▼

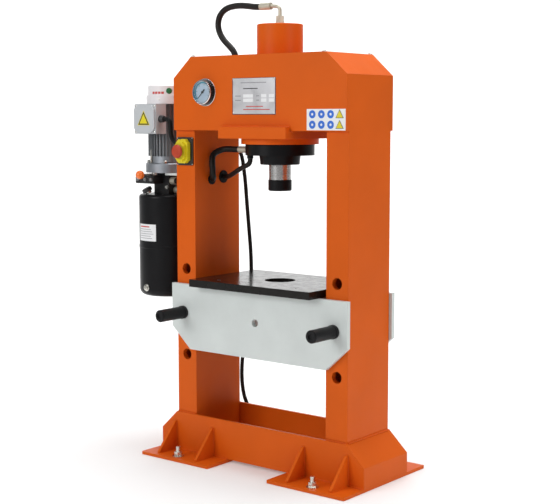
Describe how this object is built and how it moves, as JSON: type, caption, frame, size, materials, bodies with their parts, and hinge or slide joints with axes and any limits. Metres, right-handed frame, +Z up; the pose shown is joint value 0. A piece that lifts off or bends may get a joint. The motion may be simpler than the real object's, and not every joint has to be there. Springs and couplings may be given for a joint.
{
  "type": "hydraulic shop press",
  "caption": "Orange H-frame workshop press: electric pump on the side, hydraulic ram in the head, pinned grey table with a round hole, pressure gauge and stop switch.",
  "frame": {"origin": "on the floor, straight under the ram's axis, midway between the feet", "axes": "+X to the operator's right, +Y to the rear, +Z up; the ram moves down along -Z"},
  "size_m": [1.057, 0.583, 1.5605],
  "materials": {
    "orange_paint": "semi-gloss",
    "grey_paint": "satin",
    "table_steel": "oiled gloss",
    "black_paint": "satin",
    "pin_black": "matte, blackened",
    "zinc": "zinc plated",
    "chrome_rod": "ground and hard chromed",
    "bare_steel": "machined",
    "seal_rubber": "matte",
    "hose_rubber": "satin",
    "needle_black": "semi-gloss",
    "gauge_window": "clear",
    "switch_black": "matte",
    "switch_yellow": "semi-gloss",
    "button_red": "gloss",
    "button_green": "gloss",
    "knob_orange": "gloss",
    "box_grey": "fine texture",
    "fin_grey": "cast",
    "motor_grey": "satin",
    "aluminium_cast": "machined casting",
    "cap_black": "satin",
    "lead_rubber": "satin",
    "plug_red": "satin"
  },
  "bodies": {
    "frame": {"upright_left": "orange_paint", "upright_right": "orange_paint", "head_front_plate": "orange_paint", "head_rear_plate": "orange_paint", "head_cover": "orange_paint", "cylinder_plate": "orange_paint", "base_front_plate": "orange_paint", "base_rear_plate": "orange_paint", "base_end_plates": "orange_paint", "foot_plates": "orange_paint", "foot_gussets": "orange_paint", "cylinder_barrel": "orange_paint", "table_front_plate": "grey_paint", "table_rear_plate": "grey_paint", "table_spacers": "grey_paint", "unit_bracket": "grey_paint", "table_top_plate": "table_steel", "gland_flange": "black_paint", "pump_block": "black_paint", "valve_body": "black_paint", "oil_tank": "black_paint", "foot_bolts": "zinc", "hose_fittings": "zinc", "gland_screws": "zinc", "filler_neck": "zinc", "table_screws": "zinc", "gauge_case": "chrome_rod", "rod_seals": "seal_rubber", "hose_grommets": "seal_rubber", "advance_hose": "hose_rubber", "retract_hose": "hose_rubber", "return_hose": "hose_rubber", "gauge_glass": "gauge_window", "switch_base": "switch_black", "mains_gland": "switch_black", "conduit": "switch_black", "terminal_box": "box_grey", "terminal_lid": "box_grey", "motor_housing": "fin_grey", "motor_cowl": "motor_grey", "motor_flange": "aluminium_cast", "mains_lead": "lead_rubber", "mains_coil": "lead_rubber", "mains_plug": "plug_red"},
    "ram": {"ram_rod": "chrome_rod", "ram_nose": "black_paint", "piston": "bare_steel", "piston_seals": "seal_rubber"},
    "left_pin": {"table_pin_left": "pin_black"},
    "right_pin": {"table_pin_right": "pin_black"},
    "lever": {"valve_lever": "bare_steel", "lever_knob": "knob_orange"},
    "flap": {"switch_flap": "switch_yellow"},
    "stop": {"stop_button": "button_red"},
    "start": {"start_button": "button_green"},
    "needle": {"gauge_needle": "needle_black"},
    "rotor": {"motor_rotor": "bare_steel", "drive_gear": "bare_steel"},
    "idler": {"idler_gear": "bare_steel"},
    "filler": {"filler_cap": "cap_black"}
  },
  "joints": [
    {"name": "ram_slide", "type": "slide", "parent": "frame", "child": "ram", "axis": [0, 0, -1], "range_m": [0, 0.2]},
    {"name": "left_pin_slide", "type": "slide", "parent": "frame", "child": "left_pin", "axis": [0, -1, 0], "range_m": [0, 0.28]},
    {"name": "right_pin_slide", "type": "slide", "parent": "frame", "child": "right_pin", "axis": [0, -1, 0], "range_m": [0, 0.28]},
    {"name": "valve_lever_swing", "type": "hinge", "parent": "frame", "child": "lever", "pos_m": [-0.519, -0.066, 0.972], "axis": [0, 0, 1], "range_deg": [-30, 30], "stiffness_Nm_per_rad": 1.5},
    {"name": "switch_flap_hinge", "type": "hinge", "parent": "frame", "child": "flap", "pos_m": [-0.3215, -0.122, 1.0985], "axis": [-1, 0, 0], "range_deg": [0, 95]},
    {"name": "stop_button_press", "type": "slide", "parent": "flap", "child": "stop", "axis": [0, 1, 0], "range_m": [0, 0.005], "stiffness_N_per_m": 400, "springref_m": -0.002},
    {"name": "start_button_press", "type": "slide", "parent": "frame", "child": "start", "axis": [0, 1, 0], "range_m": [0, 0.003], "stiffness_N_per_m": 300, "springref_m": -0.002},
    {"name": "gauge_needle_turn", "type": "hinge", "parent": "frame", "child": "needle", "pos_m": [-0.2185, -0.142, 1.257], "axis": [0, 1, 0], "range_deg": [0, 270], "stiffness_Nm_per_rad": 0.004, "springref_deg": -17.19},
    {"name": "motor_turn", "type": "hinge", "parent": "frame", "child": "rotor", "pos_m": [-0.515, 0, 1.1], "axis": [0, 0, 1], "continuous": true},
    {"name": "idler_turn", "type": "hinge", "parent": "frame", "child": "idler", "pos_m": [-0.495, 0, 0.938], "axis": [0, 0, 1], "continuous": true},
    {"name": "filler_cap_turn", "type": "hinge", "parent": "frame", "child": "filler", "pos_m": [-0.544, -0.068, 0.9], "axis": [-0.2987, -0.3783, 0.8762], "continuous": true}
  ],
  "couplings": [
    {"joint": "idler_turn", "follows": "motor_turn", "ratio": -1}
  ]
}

▲

EXERCISE OBJECTIVE: Recite the full listing above exactly.

RESULT OF THE EXERCISE:
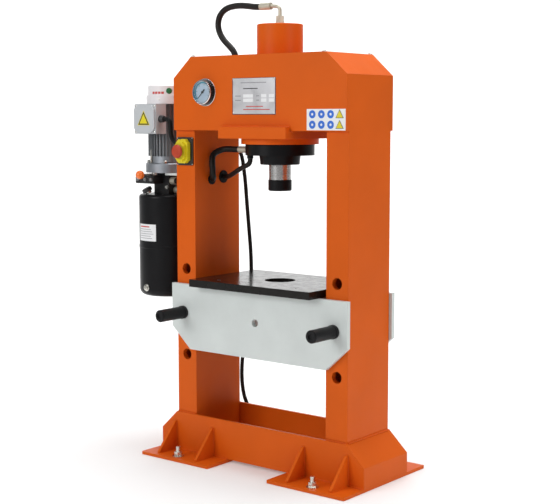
Describe how this object is built and how it moves, as JSON: type, caption, frame, size, materials, bodies with their parts, and hinge or slide joints with axes and any limits. Metres, right-handed frame, +Z up; the pose shown is joint value 0. A piece that lifts off or bends may get a joint. The motion may be simpler than the real object's, and not every joint has to be there. Springs and couplings may be given for a joint.
{
  "type": "hydraulic shop press",
  "caption": "Orange H-frame workshop press: electric pump on the side, hydraulic ram in the head, pinned grey table with a round hole, pressure gauge and stop switch.",
  "frame": {"origin": "on the floor, straight under the ram's axis, midway between the feet", "axes": "+X to the operator's right, +Y to the rear, +Z up; the ram moves down along -Z"},
  "size_m": [1.057, 0.583, 1.5605],
  "materials": {
    "orange_paint": "semi-gloss",
    "grey_paint": "satin",
    "table_steel": "oiled gloss",
    "black_paint": "satin",
    "pin_black": "matte, blackened",
    "zinc": "zinc plated",
    "chrome_rod": "ground and hard chromed",
    "bare_steel": "machined",
    "seal_rubber": "matte",
    "hose_rubber": "satin",
    "needle_black": "semi-gloss",
    "gauge_window": "clear",
    "switch_black": "matte",
    "switch_yellow": "semi-gloss",
    "button_red": "gloss",
    "button_green": "gloss",
    "knob_orange": "gloss",
    "box_grey": "fine texture",
    "fin_grey": "cast",
    "motor_grey": "satin",
    "aluminium_cast": "machined casting",
    "cap_black": "satin",
    "lead_rubber": "satin",
    "plug_red": "satin"
  },
  "bodies": {
    "frame": {"upright_left": "orange_paint", "upright_right": "orange_paint", "head_front_plate": "orange_paint", "head_rear_plate": "orange_paint", "head_cover": "orange_paint", "cylinder_plate": "orange_paint", "base_front_plate": "orange_paint", "base_rear_plate": "orange_paint", "base_end_plates": "orange_paint", "foot_plates": "orange_paint", "foot_gussets": "orange_paint", "cylinder_barrel": "orange_paint", "table_front_plate": "grey_paint", "table_rear_plate": "grey_paint", "table_spacers": "grey_paint", "unit_bracket": "grey_paint", "table_top_plate": "table_steel", "gland_flange": "black_paint", "pump_block": "black_paint", "valve_body": "black_paint", "oil_tank": "black_paint", "foot_bolts": "zinc", "hose_fittings": "zinc", "gland_screws": "zinc", "filler_neck": "zinc", "table_screws": "zinc", "gauge_case": "chrome_rod", "rod_seals": "seal_rubber", "hose_grommets": "seal_rubber", "advance_hose": "hose_rubber", "retract_hose": "hose_rubber", "return_hose": "hose_rubber", "gauge_glass": "gauge_window", "switch_base": "switch_black", "mains_gland": "switch_black", "conduit": "switch_black", "terminal_box": "box_grey", "terminal_lid": "box_grey", "motor_housing": "fin_grey", "motor_cowl": "motor_grey", "motor_flange": "aluminium_cast", "mains_lead": "lead_rubber", "mains_coil": "lead_rubber", "mains_plug": "plug_red"},
    "ram": {"ram_rod": "chrome_rod", "ram_nose": "black_paint", "piston": "bare_steel", "piston_seals": "seal_rubber"},
    "left_pin": {"table_pin_left": "pin_black"},
    "right_pin": {"table_pin_right": "pin_black"},
    "lever": {"valve_lever": "bare_steel", "lever_knob": "knob_orange"},
    "flap": {"switch_flap": "switch_yellow"},
    "stop": {"stop_button": "button_red"},
    "start": {"start_button": "button_green"},
    "needle": {"gauge_needle": "needle_black"},
    "rotor": {"motor_rotor": "bare_steel", "drive_gear": "bare_steel"},
    "idler": {"idler_gear": "bare_steel"},
    "filler": {"filler_cap": "cap_black"}
  },
  "joints": [
    {"name": "ram_slide", "type": "slide", "parent": "frame", "child": "ram", "axis": [0, 0, -1], "range_m": [0, 0.2]},
    {"name": "left_pin_slide", "type": "slide", "parent": "frame", "child": "left_pin", "axis": [0, -1, 0], "range_m": [0, 0.28]},
    {"name": "right_pin_slide", "type": "slide", "parent": "frame", "child": "right_pin", "axis": [0, -1, 0], "range_m": [0, 0.28]},
    {"name": "valve_lever_swing", "type": "hinge", "parent": "frame", "child": "lever", "pos_m": [-0.519, -0.066, 0.972], "axis": [0, 0, 1], "range_deg": [-30, 30], "stiffness_Nm_per_rad": 1.5},
    {"name": "switch_flap_hinge", "type": "hinge", "parent": "frame", "child": "flap", "pos_m": [-0.3215, -0.122, 1.0985], "axis": [-1, 0, 0], "range_deg": [0, 95]},
    {"name": "stop_button_press", "type": "slide", "parent": "flap", "child": "stop", "axis": [0, 1, 0], "range_m": [0, 0.005], "stiffness_N_per_m": 400, "springref_m": -0.002},
    {"name": "start_button_press", "type": "slide", "parent": "frame", "child": "start", "axis": [0, 1, 0], "range_m": [0, 0.003], "stiffness_N_per_m": 300, "springref_m": -0.002},
    {"name": "gauge_needle_turn", "type": "hinge", "parent": "frame", "child": "needle", "pos_m": [-0.2185, -0.142, 1.257], "axis": [0, 1, 0], "range_deg": [0, 270], "stiffness_Nm_per_rad": 0.004, "springref_deg": -17.19},
    {"name": "motor_turn", "type": "hinge", "parent": "frame", "child": "rotor", "pos_m": [-0.515, 0, 1.1], "axis": [0, 0, 1], "continuous": true},
    {"name": "idler_turn", "type": "hinge", "parent": "frame", "child": "idler", "pos_m": [-0.495, 0, 0.938], "axis": [0, 0, 1], "continuous": true},
    {"name": "filler_cap_turn", "type": "hinge", "parent": "frame", "child": "filler", "pos_m": [-0.544, -0.068, 0.9], "axis": [-0.2987, -0.3783, 0.8762], "continuous": true}
  ],
  "couplings": [
    {"joint": "idler_turn", "follows": "motor_turn", "ratio": -1}
  ]
}